Are we going to celebrate? . . . We don't have anything to celebrate, we're not fishermen, but if it's fish you're after, you'll be eating fish in about half an hour . . . But there's free fish from the grill on Saturday . . . You were going to pay for these ones, right? . . . It's not the same, those ones are from the skillet, on Saturday they'll be from the grill . . . All right, you go celebrate . . . Can I stay until after dark? . . . We'll see. If the other kids do, you will too
.
Grandpa read the paper through lunch; he'd grab a sardine with his fingers and eat it all in one go, from head to tail, the fish bones making a crunching sound between his teeth,
they're good for you, think of the calcium!
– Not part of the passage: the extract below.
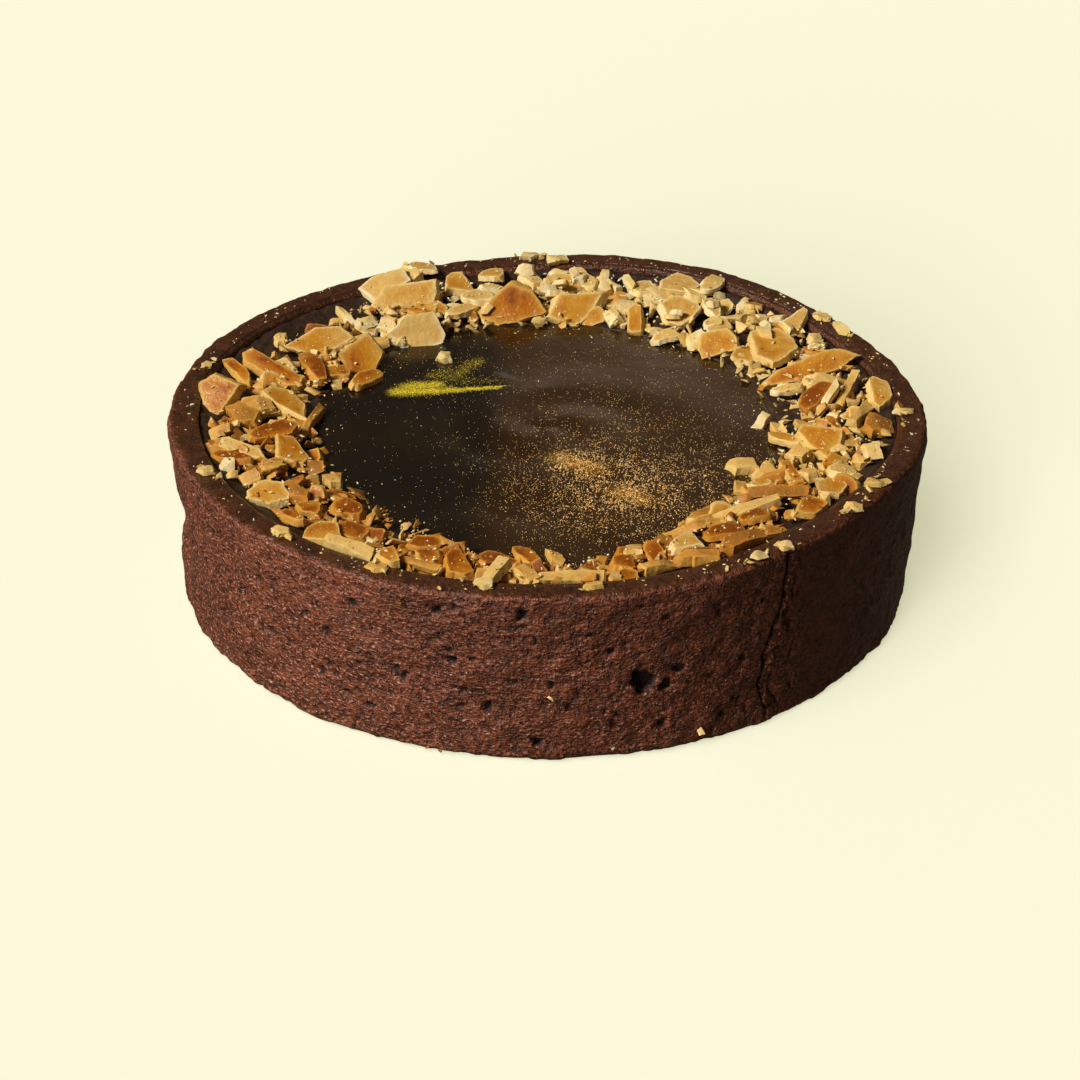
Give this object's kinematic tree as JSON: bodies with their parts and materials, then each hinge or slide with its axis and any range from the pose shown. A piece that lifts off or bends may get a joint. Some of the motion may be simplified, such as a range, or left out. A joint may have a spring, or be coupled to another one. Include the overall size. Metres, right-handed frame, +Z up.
{
  "type": "chocolate tart",
  "caption": "Deep round tart: dark chocolate shortcrust shell, smooth dark ganache filling, and a ring of broken toasted almonds heaped inside the rim.",
  "frame": {"origin": "middle of the flat base of the crust, on the surface that the tart stands on", "axes": "+Z up out of the filling, -Y towards the side that the picture shows, +X to its right"},
  "size_m": [0.203, 0.1996, 0.0527],
  "materials": {
    "chocolate_shortcrust": "matte baked crumb",
    "dark_ganache": "satin, dusted with gold",
    "toasted_almond": "satin, cream to amber"
  },
  "bodies": {
    "root": {"crust": "chocolate_shortcrust", "ganache": "dark_ganache", "almonds": "toasted_almond"}
  },
  "joints": []
}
He'd leave the tails to the side so he knew how many he'd eaten. Grandma looked at him unimpressed, and I thought about what would happen if I ate a whole sardine, just like that, without picking the bones out and said I was thinking of all the calcium. I swear that when I'm big I'm going to read the paper and eat sardines whole, and no one will be able to say or do a thing about it. I don't care what I'm going to be when I grow up, I couldn't care less if I'm going to be a pilot, a butcher, or a forestry expert like Uncle Postnikov, all I care about is that time goes by really fast so I can be like Grandpa and eat sardines head, bones and all, put my glasses on the end of my nose, and read the paper. That's the important thing, to learn to read the paper, see what's going on in the world, particularly on a day like today when it's been really boring here and we ate sardines from the skillet, not from the grill. The world is so big that there are always people who weren't bored, so the papers write about those people, and the people who are bored read the papers, like us for example, like Grandpa who'd love to bicker with Grandma, and Grandma who can't be bothered bickering, and especially me, because I have to wait until Saturday to go to Profunda, to see the donkeys while they're sleeping, to walk a circle on the edge of the abyss around the burned out house of Mate Terin and be done with being an outsider from Sarajevo.